When you read Gen. 3 closely, you will see that the punishment which fell upon Adam differed from the punishments inflicted upon the serpent and Eve. The serpent because of his rebellion had to crawl on his belly henceforth. The woman had to bear children with pain. The curse though fell upon Adam indirectly. God didn't curse him; rather He cursed the ground which made it more difficult for Adam to work.
But why the ground since it didn't do any wrong? Adam, Eve and the serpent to be sure, but why the ground? The reason is that man is integrally connected to the ground, to the universe. Man was not created out of some unique materials. There is nothing in man that you find in the rest of the world. The world of science didn't discover this until the 1800's with Darwin; whereas Paul discovered it 1800 years before Darwin and even Moses 3200 years before Darwin--we are integrally connected with all the universe. When man fell, the universe fell. The wonderful thing is that because the Second Adam has risen from the dead, the entire universe will rise from the dead. Not simply those who believe in Christ--all mankind, even the universe. God does not annihilate what He creates. Rather, he transforms it. In fact, He will transform it so that it might become a suitable dwelling place for the transformed sons and daughters of God AND ALSO a suitable dwelling place for God Himself to dwell in.
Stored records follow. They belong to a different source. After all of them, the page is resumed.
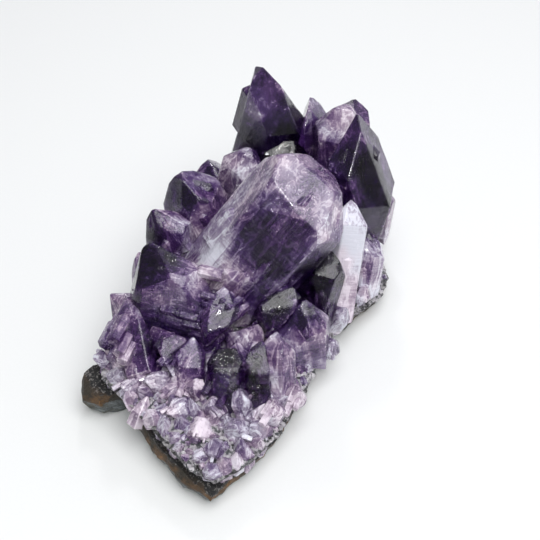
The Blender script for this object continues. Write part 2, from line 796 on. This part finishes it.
def crystal_piece(node, sizes, point):
    """One crystal: its CAD shape, chipped, bevelled and waved, with its side points."""
    look = LOOKS.get(node, EDGE_LOOK)
    chance = random.Random(node)
    thing = cad_copy(node)
    mesh = thing.data
    axes = growth_frame(mesh)
    breadth = np.ptp(corners(mesh) @ axes[:2].T, axis=0).min() / 2
    deepest = sizes.deepest_chip * look.roughness
    chip_edges(thing, round(CHIPS * look.roughness), deepest, chance)
    tone_flats(mesh, chance)
    sides = side_points(mesh, axes, look.side_points, breadth, chance, point)
    spots = corners(mesh)
    ends = np.array([edge.vertices[:] for edge in mesh.edges])
    starts, ends = spots[ends[:, 0]], spots[ends[:, 1]]
    in_edit_mode(
        thing,
        (bpy.ops.mesh.bevel, {"offset": sizes.edge_bevel, "segments": 1}),
        (bpy.ops.transform.shrink_fatten, {"value": sizes.skin}),
    )
    refine(thing, CRYSTAL_MESH)
    displace(thing, sizes.swell, SWELL_SIZE)
    displace(thing, RIPPLE_HEIGHT * look.roughness, RIPPLE_SIZE)
    thing = joined(thing.name, [thing, *sides])
    edge = nearest_edge(corners(thing.data), starts, ends) / MM
    write_look(thing.data, axes, edge, look.haze, chance.random() * 10)
    select_only(thing)
    bpy.ops.object.shade_smooth_by_angle(angle=SMOOTH_UNDER)
    return thing


def add_crystals(context, wanted):
    """Builds every quartz crystal whose CAD name passes the test."""
    sizes = context.scene.cluster_crystals
    slots = {part["node"]: part["material_slot"] for part in frame["record"]["subparts"]}
    point = point_shape(4.0)
    for node in sorted(frame["nodes"]):
        if slots[node] in QUARTZ and wanted(node):
            thing = crystal_piece(node, sizes, point)
            shown(thing, quartz_material(slots[node], sizes), slots[node], node)
    bpy.data.objects.remove(point)


class CLUSTER_OT_crystals(bpy.types.Operator):
    """Add the large named crystals, each with its chips and side points"""

    bl_idname = "cluster.crystals"
    bl_label = "Large crystals"

    def execute(self, context):
        add_crystals(context, lambda node: node in LOOKS)
        return {"FINISHED"}


class CLUSTER_OT_edge_points(bpy.types.Operator):
    """Add the small points round the bed's edge"""

    bl_idname = "cluster.edge_points"
    bl_label = "Edge points"

    def execute(self, context):
        add_crystals(context, lambda node: node not in LOOKS)
        return {"FINISHED"}


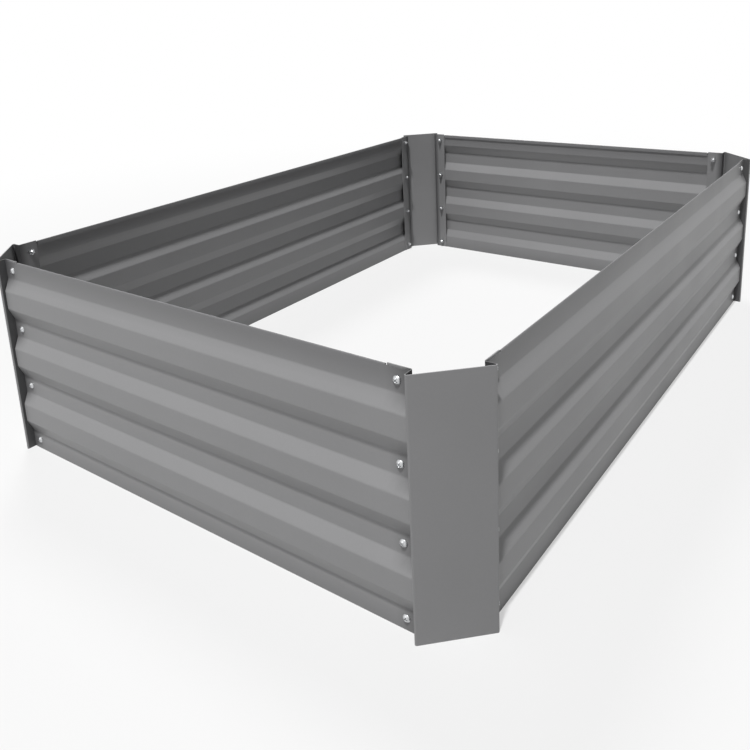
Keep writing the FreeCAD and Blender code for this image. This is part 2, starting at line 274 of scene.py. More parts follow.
def flat_blank(columns, levels, holes, notched=lambda x, z: False):
    """A flat sheet in X and Z, with round holes, and without the faces that are notched."""
    sheet = bmesh.new()
    grid = [[sheet.verts.new((x, 0, z)) for x in columns] for z in levels]
    for low_row, high_row in zip(grid, grid[1:]):
        for a, b, c, d in zip(low_row, low_row[1:], high_row[1:], high_row):
            middle = (a.co + c.co) / 2
            if notched(middle.x, middle.z):
                continue
            face = sheet.faces.new((a, b, c, d))
            if any((middle - hole).length < hole_width / 4 for hole in holes):
                punch(sheet, face, middle)
    loose = [vertex for vertex in sheet.verts if not vertex.link_faces]
    bmesh.ops.delete(sheet, geom=loose, context="VERTS")
    bmesh.ops.recalc_face_normals(sheet, faces=sheet.faces)
    return sheet


cell = 0.95 * hole_width  # from a hole's middle to the grid lines round it
trial = flat_blank([-cell, cell], [-cell, cell], [Vector((0, 0, 0))])
print("one punched square:", len(trial.faces), "faces")
trial.free()

# %% [markdown]
# ## From a shape to a finished piece
# A modifier is a recipe, and a finished piece is a plain mesh. So a shape is first made an
# object, gets its thickness or its tree, and is then baked: Blender works the recipe out, and
# the result is turned and moved within its mesh, so that the object itself stays at the
# origin. Edges that turn by more than thirty degrees are kept sharp.

# %% Helpers that finish a piece
SHARP_TURN = math.radians(30)


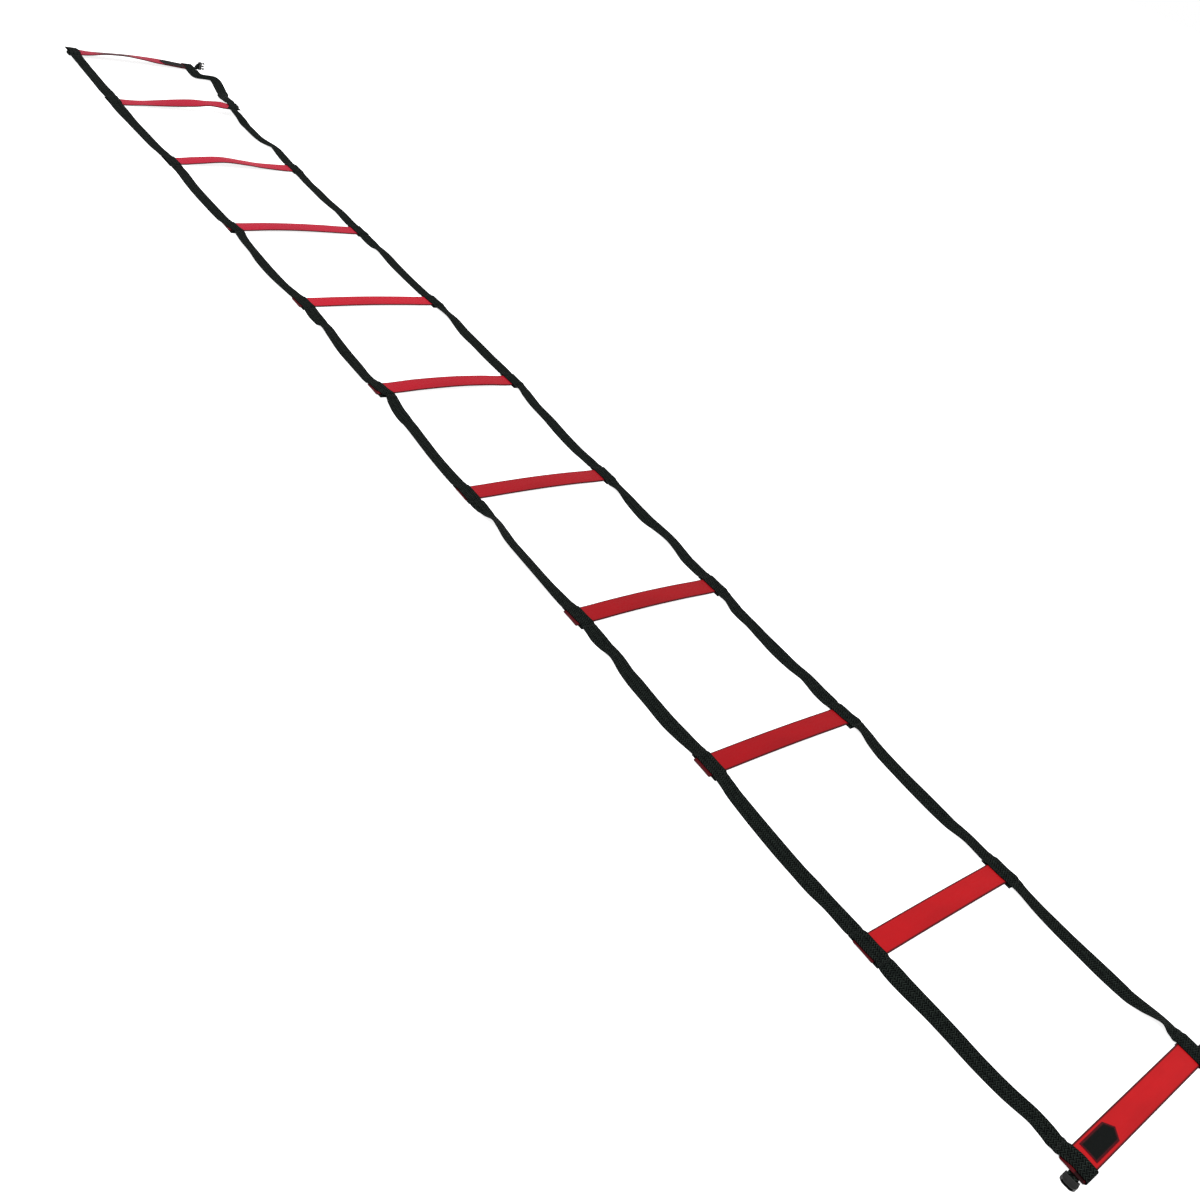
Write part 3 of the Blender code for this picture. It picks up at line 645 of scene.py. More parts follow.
@dataclass(frozen=True)
class Slot:
    """Where one slat lies: the middle of its clear width, its warp and how the straps cross it."""

    index: int
    x: float
    y: float
    base: float  # how high the webbing under its ends holds it
    clear_width: float
    propped: float  # how steeply it falls to its right end
    right_end: float
    warp: tuple[Knot, ...]
    crossings: tuple[Knot, Knot]
    yaw: float

    @property
    def body(self) -> str:
        """The body that carries the slat."""
        return f"section_{self.index:02d}"

    def crossing(self, side: Side) -> tuple[float, float, float]:
        """How far a strap's crossing is off along X, how short the slat's end is, and the roll there."""
        stray_mm, cut_mm, roll = self.crossings[0 if side is Side.LEFT else 1]
        return stray_mm * MM, cut_mm * MM, math.radians(roll)

    def ahead(self, x: float) -> float:
        """How much nearer the slat is at x, because it lies askew."""
        return math.tan(self.yaw) * (self.right_end - x)

    def share(self, x: float) -> float:
        """How far across the clear width x is, from 0 at its left to 1 at its right."""
        return (x - self.x) / self.clear_width + 0.5

    def bend(self, x: float) -> tuple[float, float]:
        """The slat's rise in metres and its twist in radians at x."""
        rise_mm, twist = follow(self.warp, self.share(x))
        return rise_mm * MM, math.radians(twist)

    def rise(self, x: float) -> float:
        """How far the slat's underside is above its usual height at x."""
        return self.bend(x)[0] + self.propped * (self.right_end - x)

    def is_raised(self, side: Side) -> bool:
        """Whether the strap comes down from a raised end on that side."""
        return bool(self.propped) or self.warp[0 if side is Side.LEFT else -1][1] > 0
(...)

In v. 22 Paul discusses the nature of these sufferings. "For we know that the whole creation groans and suffers the __________ of _____________ together until now." What kinds of pains does creation suffer?
All these 3 elements apply to creation. Creation is suffering intense pain. The pain is temporary because it will cease when Jesus returns. It will be worth it for creation because of what will be produced when Christ returns—a radically transformed creation which will be a suitable dwelling place not only for God's children but also for God Himself.